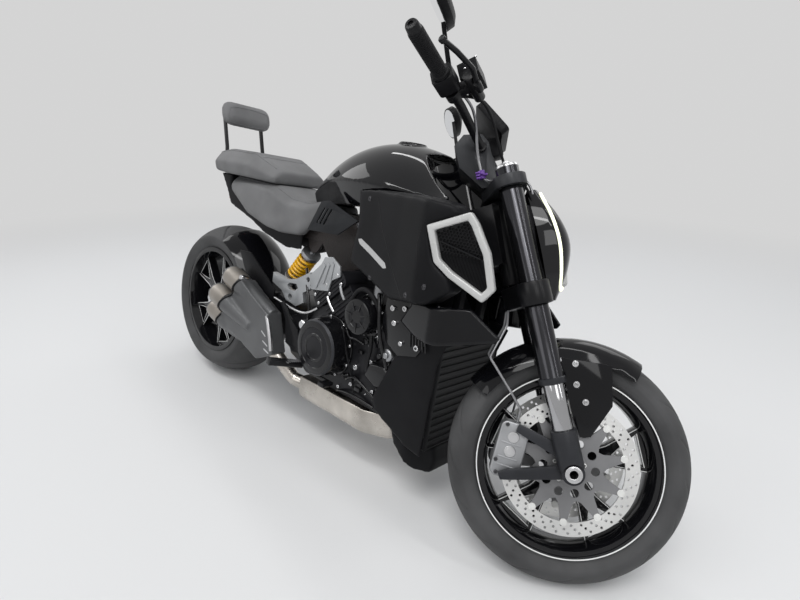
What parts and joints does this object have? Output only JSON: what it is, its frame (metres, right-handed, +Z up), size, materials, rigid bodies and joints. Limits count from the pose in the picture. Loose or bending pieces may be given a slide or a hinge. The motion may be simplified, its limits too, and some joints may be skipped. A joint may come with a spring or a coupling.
{
  "type": "power cruiser motorcycle",
  "caption": "Muscular power cruiser motorcycle, parked leaning on its side stand with the handlebar turned to its left stop.",
  "frame": {"origin": "floor point under the middle of the parked motorcycle's bounding box", "axes": "+X forward along the motorcycle, +Y to its left, +Z up; it leans 11 degrees to +Y on its side stand"},
  "size_m": [2.1796, 0.7412, 1.3813],
  "materials": {
    "tyre_rubber": "matte tread rubber",
    "wheel_black": "gloss",
    "disc_steel": "ground",
    "bare_alloy": "satin, machined",
    "cast_alloy": "sand cast, grey",
    "black_alloy": "satin black coat",
    "fork_black": "gloss black anodised",
    "dark_chrome": "hard chrome",
    "engine_black": "satin black",
    "paint_black": "high gloss",
    "panel_black": "fine matte",
    "gloss_black": "gloss",
    "ring_silver": "satin silver",
    "seat_cover": "matte grained",
    "grip_rubber": "ribbed",
    "spring_yellow": "gloss coat",
    "exhaust_brown": "blasted, heat toned",
    "exhaust_steel": "satin",
    "chain_steel": "oiled",
    "lamp_black": "smooth lens and housing",
    "lamp_red": "clear red",
    "screen_glass": "smooth",
    "mirror_glass": "silvered",
    "lamp_glow": "light guide",
    "cup_amber": "pale translucent",
    "tie_purple": "moulded"
  },
  "bodies": {
    "chassis": {"front_sprocket": "chain_steel", "drive_chain": "chain_steel", "fuel_tank": "paint_black", "engine_block": "engine_black", "engine_covers": "engine_black", "head_plate": "ring_silver", "main_frame": "black_alloy", "rear_subframe": "cast_alloy", "rider_seat": "seat_cover", "passenger_seat": "seat_cover", "backrest_stays": "black_alloy", "backrest_pad": "seat_cover", "tail_unit": "panel_black", "tail_lamp": "lamp_red", "side_covers": "panel_black", "intake_rings": "ring_silver", "intake_grilles": "gloss_black", "side_panels": "panel_black", "exhaust_collector": "exhaust_steel", "exhaust_pipes": "exhaust_steel", "silencer": "exhaust_brown", "swingarm": "black_alloy", "shock_absorber": "cast_alloy", "shock_spring": "spring_yellow", "rear_hugger": "gloss_black", "rear_caliper": "bare_alloy", "arm_guards": "panel_black", "radiator": "black_alloy", "radiator_cowls": "panel_black", "side_blades": "gloss_black", "belly_pan": "panel_black", "footrests": "black_alloy", "stand_bracket": "black_alloy"},
    "steering_head": {"fork_tubes": "fork_black", "fork_sliders": "dark_chrome", "fork_feet": "black_alloy", "front_axle": "bare_alloy", "lower_yoke": "black_alloy", "upper_yoke": "black_alloy", "handlebar": "black_alloy", "grips": "grip_rubber", "switch_pods": "panel_black", "hand_levers": "black_alloy", "fluid_cups": "cup_amber", "mirrors": "panel_black", "display": "screen_glass", "headlamp": "lamp_black", "front_mudguard": "gloss_black", "front_calipers": "bare_alloy", "brake_hoses": "grip_rubber"},
    "front_wheel_set": {"front_tyre": "tyre_rubber", "front_wheel": "wheel_black", "front_discs": "disc_steel"},
    "rear_wheel_set": {"rear_tyre": "tyre_rubber", "rear_wheel": "wheel_black", "rear_axle": "bare_alloy", "rear_disc": "disc_steel", "rear_sprocket": "chain_steel"},
    "stand": {"side_stand": "black_alloy"}
  },
  "joints": [
    {"name": "steering", "type": "hinge", "parent": "chassis", "child": "steering_head", "pos_m": [0.79914, -0.07952, 0.27341], "axis": [-0.432, 0.1721, 0.8853], "range_deg": [-68, 0]},
    {"name": "front_wheel_spin", "type": "hinge", "parent": "steering_head", "child": "front_wheel_set", "pos_m": [0.82221, -0.06048, 0.28097], "axis": [-0.5043, 0.7677, -0.3953], "continuous": true},
    {"name": "rear_wheel_spin", "type": "hinge", "parent": "chassis", "child": "rear_wheel_set", "pos_m": [-0.76583, -0.07026, 0.32107], "axis": [0, 0.9816, -0.1908], "continuous": true},
    {"name": "side_stand_fold", "type": "hinge", "parent": "chassis", "child": "stand", "pos_m": [-0.02468, 0.05328, 0.17051], "axis": [0.0832, 0.7799, 0.6204], "range_deg": [0, 105]}
  ]
}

______________________________

What is being asked » Quote the data above in full, changing nothing.

Written solution »
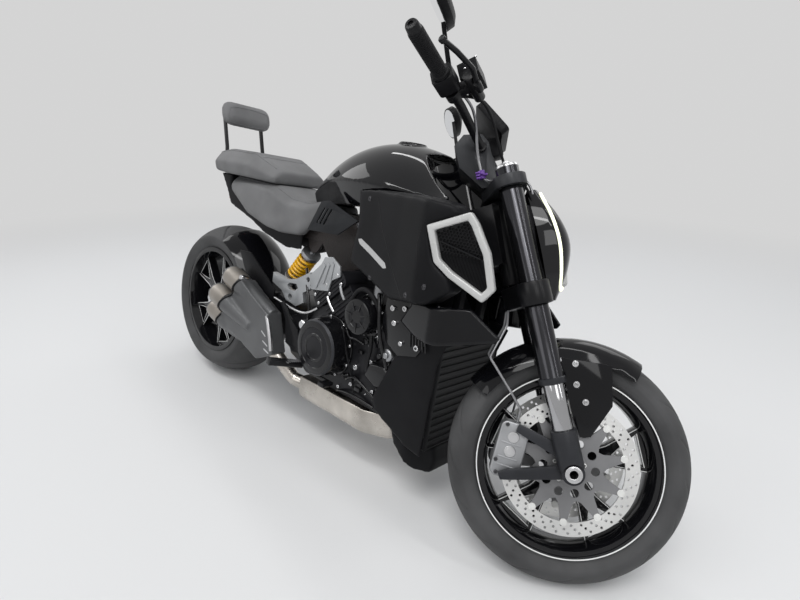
What parts and joints does this object have? Output only JSON: what it is, its frame (metres, right-handed, +Z up), size, materials, rigid bodies and joints. Limits count from the pose in the picture. Loose or bending pieces may be given a slide or a hinge. The motion may be simplified, its limits too, and some joints may be skipped. A joint may come with a spring or a coupling.
{
  "type": "power cruiser motorcycle",
  "caption": "Muscular power cruiser motorcycle, parked leaning on its side stand with the handlebar turned to its left stop.",
  "frame": {"origin": "floor point under the middle of the parked motorcycle's bounding box", "axes": "+X forward along the motorcycle, +Y to its left, +Z up; it leans 11 degrees to +Y on its side stand"},
  "size_m": [2.1796, 0.7412, 1.3813],
  "materials": {
    "tyre_rubber": "matte tread rubber",
    "wheel_black": "gloss",
    "disc_steel": "ground",
    "bare_alloy": "satin, machined",
    "cast_alloy": "sand cast, grey",
    "black_alloy": "satin black coat",
    "fork_black": "gloss black anodised",
    "dark_chrome": "hard chrome",
    "engine_black": "satin black",
    "paint_black": "high gloss",
    "panel_black": "fine matte",
    "gloss_black": "gloss",
    "ring_silver": "satin silver",
    "seat_cover": "matte grained",
    "grip_rubber": "ribbed",
    "spring_yellow": "gloss coat",
    "exhaust_brown": "blasted, heat toned",
    "exhaust_steel": "satin",
    "chain_steel": "oiled",
    "lamp_black": "smooth lens and housing",
    "lamp_red": "clear red",
    "screen_glass": "smooth",
    "mirror_glass": "silvered",
    "lamp_glow": "light guide",
    "cup_amber": "pale translucent",
    "tie_purple": "moulded"
  },
  "bodies": {
    "chassis": {"front_sprocket": "chain_steel", "drive_chain": "chain_steel", "fuel_tank": "paint_black", "engine_block": "engine_black", "engine_covers": "engine_black", "head_plate": "ring_silver", "main_frame": "black_alloy", "rear_subframe": "cast_alloy", "rider_seat": "seat_cover", "passenger_seat": "seat_cover", "backrest_stays": "black_alloy", "backrest_pad": "seat_cover", "tail_unit": "panel_black", "tail_lamp": "lamp_red", "side_covers": "panel_black", "intake_rings": "ring_silver", "intake_grilles": "gloss_black", "side_panels": "panel_black", "exhaust_collector": "exhaust_steel", "exhaust_pipes": "exhaust_steel", "silencer": "exhaust_brown", "swingarm": "black_alloy", "shock_absorber": "cast_alloy", "shock_spring": "spring_yellow", "rear_hugger": "gloss_black", "rear_caliper": "bare_alloy", "arm_guards": "panel_black", "radiator": "black_alloy", "radiator_cowls": "panel_black", "side_blades": "gloss_black", "belly_pan": "panel_black", "footrests": "black_alloy", "stand_bracket": "black_alloy"},
    "steering_head": {"fork_tubes": "fork_black", "fork_sliders": "dark_chrome", "fork_feet": "black_alloy", "front_axle": "bare_alloy", "lower_yoke": "black_alloy", "upper_yoke": "black_alloy", "handlebar": "black_alloy", "grips": "grip_rubber", "switch_pods": "panel_black", "hand_levers": "black_alloy", "fluid_cups": "cup_amber", "mirrors": "panel_black", "display": "screen_glass", "headlamp": "lamp_black", "front_mudguard": "gloss_black", "front_calipers": "bare_alloy", "brake_hoses": "grip_rubber"},
    "front_wheel_set": {"front_tyre": "tyre_rubber", "front_wheel": "wheel_black", "front_discs": "disc_steel"},
    "rear_wheel_set": {"rear_tyre": "tyre_rubber", "rear_wheel": "wheel_black", "rear_axle": "bare_alloy", "rear_disc": "disc_steel", "rear_sprocket": "chain_steel"},
    "stand": {"side_stand": "black_alloy"}
  },
  "joints": [
    {"name": "steering", "type": "hinge", "parent": "chassis", "child": "steering_head", "pos_m": [0.79914, -0.07952, 0.27341], "axis": [-0.432, 0.1721, 0.8853], "range_deg": [-68, 0]},
    {"name": "front_wheel_spin", "type": "hinge", "parent": "steering_head", "child": "front_wheel_set", "pos_m": [0.82221, -0.06048, 0.28097], "axis": [-0.5043, 0.7677, -0.3953], "continuous": true},
    {"name": "rear_wheel_spin", "type": "hinge", "parent": "chassis", "child": "rear_wheel_set", "pos_m": [-0.76583, -0.07026, 0.32107], "axis": [0, 0.9816, -0.1908], "continuous": true},
    {"name": "side_stand_fold", "type": "hinge", "parent": "chassis", "child": "stand", "pos_m": [-0.02468, 0.05328, 0.17051], "axis": [0.0832, 0.7799, 0.6204], "range_deg": [0, 105]}
  ]
}